With co-op it's often expected that you receive whatever you personally collect i.e. equipment, and soldiers that you tag with Fulton extraction should belong to whoever tags them. With Peace Walker you get one better. Everyone tagged on the field is received by both co-op players. In other words, if I tag 4 guys, and my co-op buddy tags 6 guys, we both get 10 guys in our individual bases. It seemed like items like rations and ammo were divvied up as well, but that one was harder to confirm since we didn't count the boxes we picked up. This added a lot to collecting enemies, and made it beneficial for us to momentarily split up and collect soldiers in other areas of the map.

My favorite feature in the co-op is the ability to revive fallen comrades. Say I get a little careless, walk into a tank and lose that battle. My buddy can approach my fallen body, and perform CPR. Sure that doesn't work in the real world - CPR on tank wounds, but it works perfectly in the Metal Gear world as long as you press the action button. The faster you press it, the faster I stand up again. It also added a lot to our gameplay, since we didn't have to restart the whole level every time that happened. Co-op resurrecting has become a bit of a requirement to make co-op games less frustrating, especially when playing with an overzealous partner.

In Peace Walker, the co-op felt really nice. It worked well, though coordinating a place and time to play with buddies was a bit of a hassle. Online co-op also worked, though with a bit more of a communication challenge, through the Playstation 3's AdHoc Party capabilities. I was impressed with the different elements that contributed to co-op, especially the revive and Snake Formation to keep the team together.
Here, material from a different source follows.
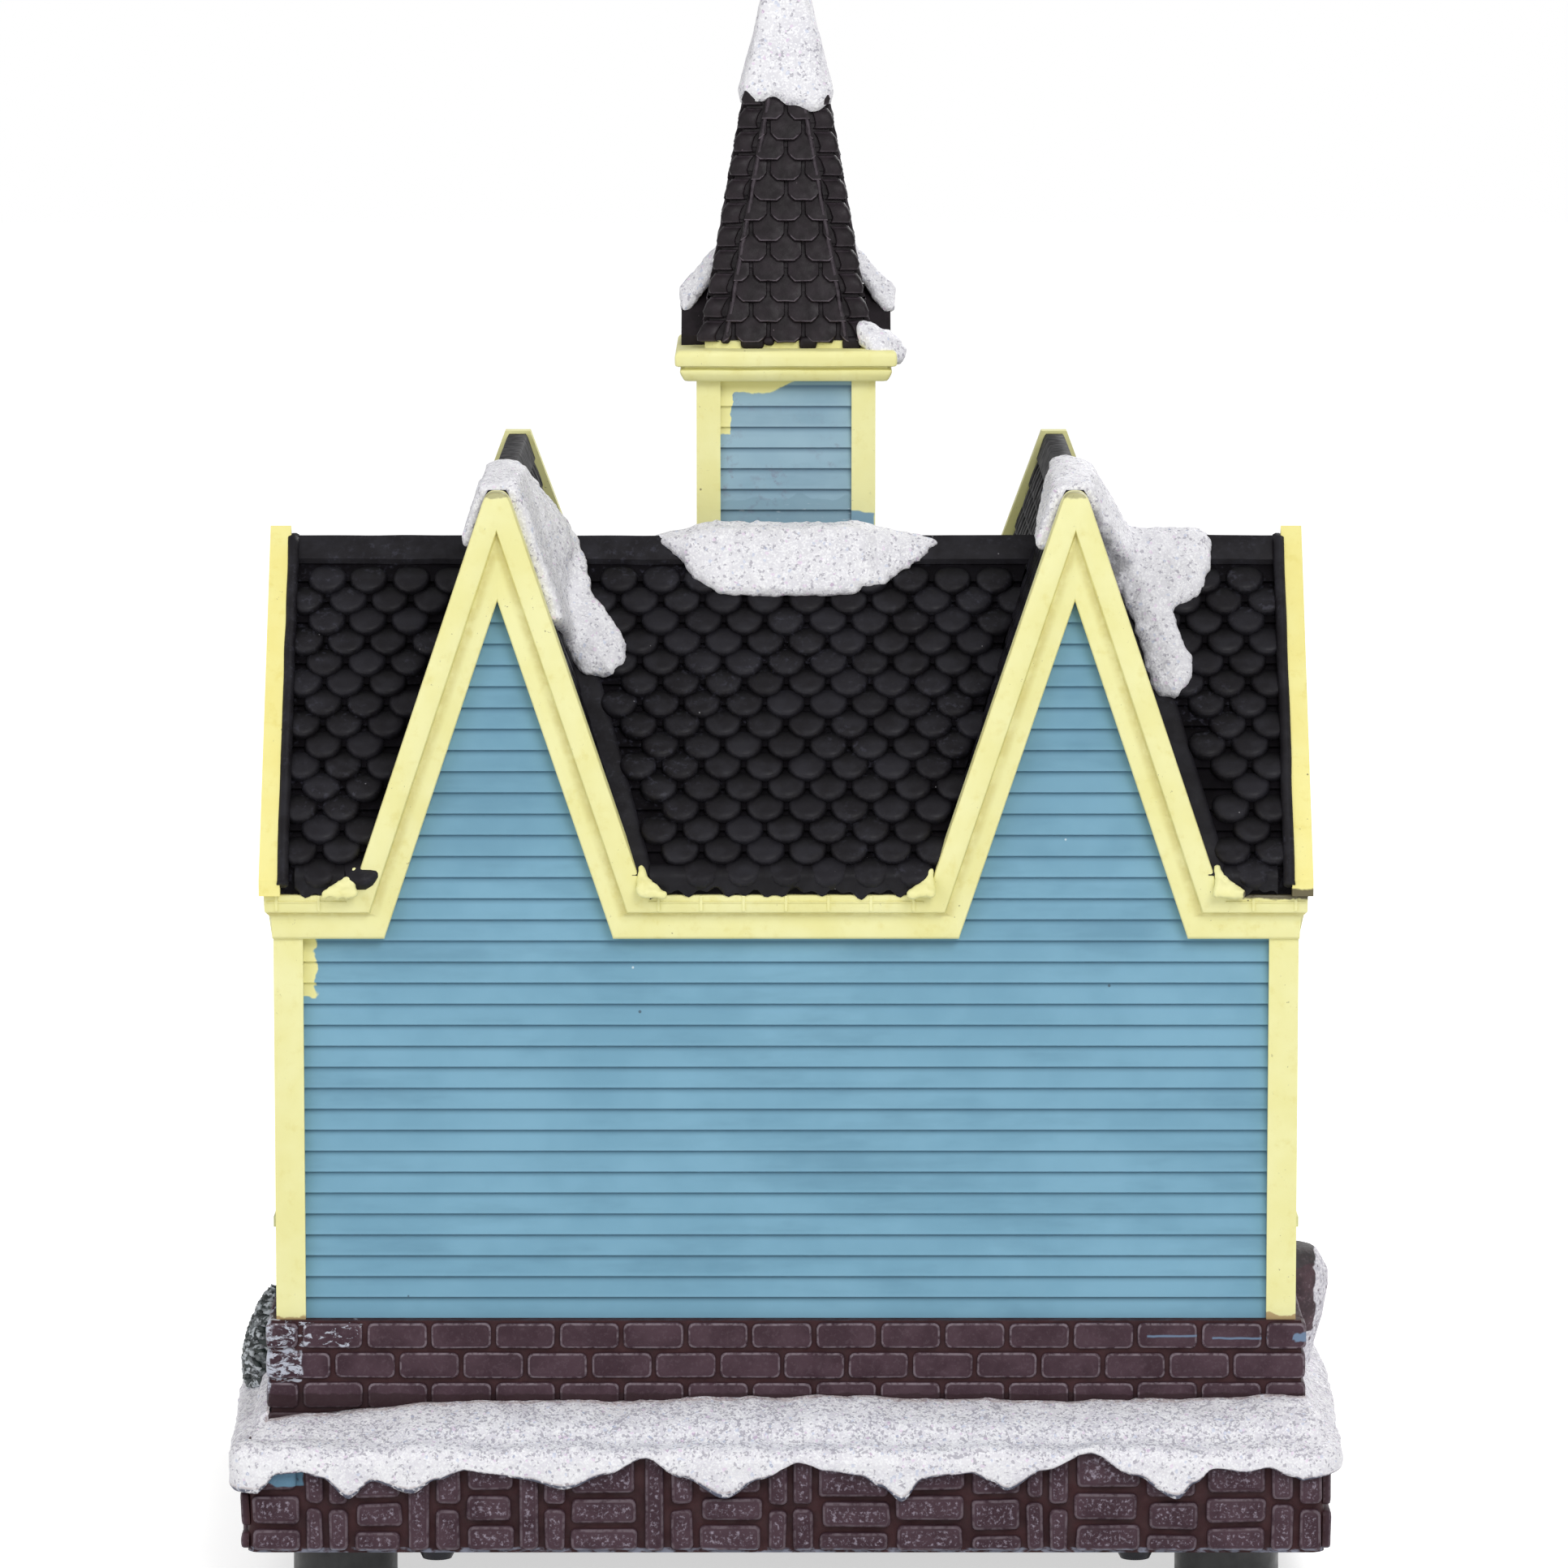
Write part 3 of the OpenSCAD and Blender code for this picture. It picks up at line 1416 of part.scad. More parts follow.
// Mound on the ridge behind the tower. Its outline is in shares of its width and height.
mound_w = 41;
mound_h = 9.5;
mound_share = [
  [-0.5, 1.2], [-0.5, 0.78], [-0.4, 0.42], [-0.32, 0.2], [-0.12, 0.02], [0.08, 0], [0.26, 0.1], [0.33, 0.3],
  [0.4, 0.6], [0.5, 0.8], [0.5, 1.2]];

module ridge_snow() {
  roof_snow(ridge_y - roof_snow_t, ridge_y + mound_h) {
    translate([0, ridge_z - mound_h]) polygon([for (p = mound_share) [p[0] * mound_w, p[1] * mound_h]]);
  }
}

// Snow over the rear end of a gable and down the valley beside it. The outlines are in shares
// of the width and height of the patch, from the middle of the gable and from its peak.
patch_w = 22;
patch_drop = 22;
patch_h = peak_z - ridge_z + patch_drop;
patch_reach = body_d / 2;
right_patch_share = [
  [-0.36, -0.24], [-0.3, 0.2], [0.55, 0.2], [0.62, -0.3], [0.83, -0.72], [0.8, -0.86], [0.68, -0.9], [0.52, -0.84],
  [0.42, -0.6], [0.2, -0.2]];
left_patch_share = [
  [-0.36, -0.24], [-0.3, 0.2], [0.3, 0.2], [0.3, -0.27], [0.97, -0.27], [0.95, -0.5], [0.86, -0.62], [0.7, -0.66],
  [0.78, -0.9], [0.7, -1], [0.6, -0.98], [0.46, -0.72], [0.2, -0.2]];

module patch_outline(shares) {
  translate([0, peak_z]) polygon([for (p = shares) [p[0] * patch_w, p[1] * patch_h]]);
}

module right_gable_snow() {
  roof_snow(rear_y - patch_reach, rear_y) translate([gable_x, 0]) mirror([1, 0]) patch_outline(right_patch_share);
}

module left_gable_snow() {
  roof_snow(rear_y - patch_reach, rear_y) translate([-gable_x, 0]) mirror([1, 0]) patch_outline(left_patch_share);
}

cap_foot_share = 0.52;
gablet_snow_t = spire_snow_t * 1.5;

module spire_snow() {
  foot_z = spire_z + spire_h * cap_foot_share;
  color([0.93, 0.93, 0.95]) difference() {
    translate([0, tower_y, foot_z]) {
      square_cone(spire_half(foot_z) + spire_snow_t, spire_snow_t, spire_top_z + spire_snow_t - foot_z);
    }
    spire_space();
  }
}

module cornice_snow() {
  lump = cap_out * 1.1;
  color([0.93, 0.93, 0.95]) {
    difference() {
      round_tower() gablet_body(gablet_snow_t);
      round_tower() gablet_body(0);
      spire_space();
    }
    difference() {
      translate([-tower_w / 2, tower_y + tower_w / 2 - lump / 2, strip_z]) {
        cylinder(r1 = lump, r2 = lump / 2, h = lump * 0.8);
      }
      round_tower() gablet_body(gablet_snow_t);
      spire_space();
    }
  }
}

// A bush on the right and a boulder on the left lean on the plinth, with their feet in the snow
bush_r = 5.6;
bush_h = 15.4;
bush_y = rear_y * 0.4;
boulder_r = 6;
boulder_h = 19.4;
boulder_y = rear_y * 0.1;

// Half of a round lump that widens from its foot to its waist and narrows to its top
module leaning_lump(r, h, foot_share, waist_share, top_share) {
  waist_h = h * waist_share;
  face_x = plinth_x + snow_gap;
  foot_z = deck_z + snow_edge_h;
  intersection() {
    translate([face_x, 0, foot_z]) {
      cylinder(r1 = r * foot_share, r2 = r, h = waist_h);
      translate([0, 0, waist_h]) cylinder(r1 = r, r2 = r * top_share, h = h - waist_h);
    }
    block(face_x, face_x + r + cut, -r - cut, r + cut, foot_z - cut, foot_z + h + cut);
  }
}

module right_bush() {
  color([0.12, 0.2, 0.15]) difference() {
    translate([0, bush_y, 0]) leaning_lump(bush_r, bush_h, 0.8, 0.3, 0.25);
    ground_snow();
  }
}

module left_boulder() {
  color([0.27, 0.19, 0.21]) difference() {
    mirror([1, 0, 0]) translate([0, boulder_y, 0]) leaning_lump(boulder_r, boulder_h, 0.5, 0.72, 0.55);
    ground_snow();
  }
}

base_shell();
ground_snow();
yard_snow();
foundation();
bottom_plate();
feet();
plate_screws();
house_screws();
battery_box();
battery_cover();
battery_cells();
battery_springs();
contact_plates();
switch_body();
switch_slider();
lamp_board();
hall_lamp();
tower_lamp();
lamp_leads();
rear_wall();
front_wall();
left_wall();
right_wall();
left_wing();
right_wing();
rear_trim();
front_trim();
left_wing_trim();
right_wing_trim();
left_rake_boards();
right_rake_boards();
corner_boards();
main_roof();
left_gable_roof();
right_gable_roof();
tower_walls();
tower_corner_boards();
tower_cornice();
spire();
gablets();
window_frames();
window_panes();
tower_louvres();
door_frame();
front_door();
door_wreath();
front_steps();
ridge_snow();
left_gable_snow();
right_gable_snow();
spire_snow();
cornice_snow();
right_bush();
left_boulder();
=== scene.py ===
import math
import random

import bmesh
import bpy
import numpy as np
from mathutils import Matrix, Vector


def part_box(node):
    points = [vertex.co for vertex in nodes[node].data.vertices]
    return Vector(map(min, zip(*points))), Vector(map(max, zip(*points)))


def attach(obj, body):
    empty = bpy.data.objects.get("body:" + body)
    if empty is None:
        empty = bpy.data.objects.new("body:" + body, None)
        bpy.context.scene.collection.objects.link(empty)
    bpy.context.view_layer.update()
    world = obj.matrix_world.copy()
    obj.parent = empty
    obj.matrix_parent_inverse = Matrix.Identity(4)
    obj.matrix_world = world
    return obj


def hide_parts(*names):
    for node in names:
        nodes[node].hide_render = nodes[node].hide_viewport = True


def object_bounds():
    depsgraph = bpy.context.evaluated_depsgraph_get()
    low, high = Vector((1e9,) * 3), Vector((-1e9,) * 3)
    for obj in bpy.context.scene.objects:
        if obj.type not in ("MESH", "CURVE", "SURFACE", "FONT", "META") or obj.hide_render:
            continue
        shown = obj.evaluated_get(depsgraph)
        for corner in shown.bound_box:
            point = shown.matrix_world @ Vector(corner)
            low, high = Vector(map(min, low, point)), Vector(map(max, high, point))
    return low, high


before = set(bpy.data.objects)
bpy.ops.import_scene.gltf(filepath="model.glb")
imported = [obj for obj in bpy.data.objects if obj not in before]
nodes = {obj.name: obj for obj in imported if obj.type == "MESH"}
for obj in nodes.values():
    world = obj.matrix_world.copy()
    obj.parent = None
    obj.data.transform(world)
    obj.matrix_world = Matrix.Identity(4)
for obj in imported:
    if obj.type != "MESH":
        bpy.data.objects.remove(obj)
CAD_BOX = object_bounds()
BODY = "house"

# ---------------------------------------------------------------- sizes, in millimetres
MM = 0.001
RIDGE_Y, RIDGE_Z = 19.5, 148.0
EAVE_Z, PEAK_Z, APEX_Z = 100.5, 158.0, 162.5
MAIN_RUN, MAIN_SLOPE = 32.0, 1.3875
GABLE_X, GABLE_LEAN = 41.0, 20.9 / 62.0
REAR_Y, FRONT_Y, WING_Y = 48.5, -9.5, -40.5
SIDE_X = 72.0
TOWER_Y, TOWER_HALF = -3.0, 12.5
SPIRE_Z, SPIRE_TOP_Z, SPIRE_HALF = 176.2, 242.7, 11.9
SPIRE_LEAN = SPIRE_HALF / (SPIRE_TOP_Z - SPIRE_Z)
CORNICE_Z = 170.4
DECK_Z, SKIRT_Z, WALL_Z = 20.0, 7.0, 38.5
BASE_X, BASE_Y = 78.0, 62.5
WING_HALF = 18.5
RELIEF, STONE_RELIEF = 0.6, 1.1
PLINTH_OUT = 2.6
PLINTH_X, PLINTH_REAR, PLINTH_FRONT = SIDE_X + PLINTH_OUT, REAR_Y + PLINTH_OUT, WING_Y - PLINTH_OUT


# ---------------------------------------------------------------- noise for shapes
def lattice(ix, iy, iz, seed):
    """A fixed random value from -1 to 1 for each whole-number place."""
    mask = np.uint64(0xFFFFFFFF)
    n = (
        ix.astype(np.uint64) * np.uint64(374761393)
        + iy.astype(np.uint64) * np.uint64(668265263)
        + iz.astype(np.uint64) * np.uint64(2246822519)
        + np.uint64(seed * 3266489917 % 4294967291)
    ) & mask
    n = ((n ^ (n >> np.uint64(13))) * np.uint64(1274126177)) & mask
    n = (n ^ (n >> np.uint64(16))) & mask
    return n.astype(float) / 4294967295.0 * 2 - 1


def noise3(points, size, seed=0):
    """Smooth noise from -1 to 1 at points in millimetres, with features of that size."""
    p = np.asarray(points, float) / size + 1000.0
    i = np.floor(p).astype(np.int64)
    f = p - i
    f = f * f * (3 - 2 * f)
    out = 0
    for dx in (0, 1):
        for dy in (0, 1):
            for dz in (0, 1):
                w = (
                    (f[:, 0] if dx else 1 - f[:, 0])
                    * (f[:, 1] if dy else 1 - f[:, 1])
                    * (f[:, 2] if dz else 1 - f[:, 2])
                )
                out = out + w * lattice(i[:, 0] + dx, i[:, 1] + dy, i[:, 2] + dz, seed)
    return out


def fbm(points, size, seed=0, octaves=3):
    """Noise from -1 to 1 with finer noise on it."""
    total, amplitude, norm = 0, 1.0, 0
    for k in range(octaves):
        total = total + amplitude * noise3(points, size / 2**k, seed + 17 * k)
        norm += amplitude
        amplitude *= 0.5
    return total / norm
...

I wish the entire story had been 4 player co-op, though the maps seemed a bit small - splitting up a 4 player team, or even the two player team when the co-op was not allowed in certain missions was a bit disheartening.

I recommend this game based on the incredible surprise (after expecting a tacked-on co-op mode), and enjoyable shared experience through the co-op. The story in Peace Walker gives a bit of a hint as to where the Metal Gear saga is headed in the future, tying up loose ends around the origins of Solid Snake and his clone-twin Liquid Snake, as well as how other characters play into the later stories. As a prequel this game gets a thumbs-up in the story as well, but can also be played as a stand-alone game if you don't have backstory.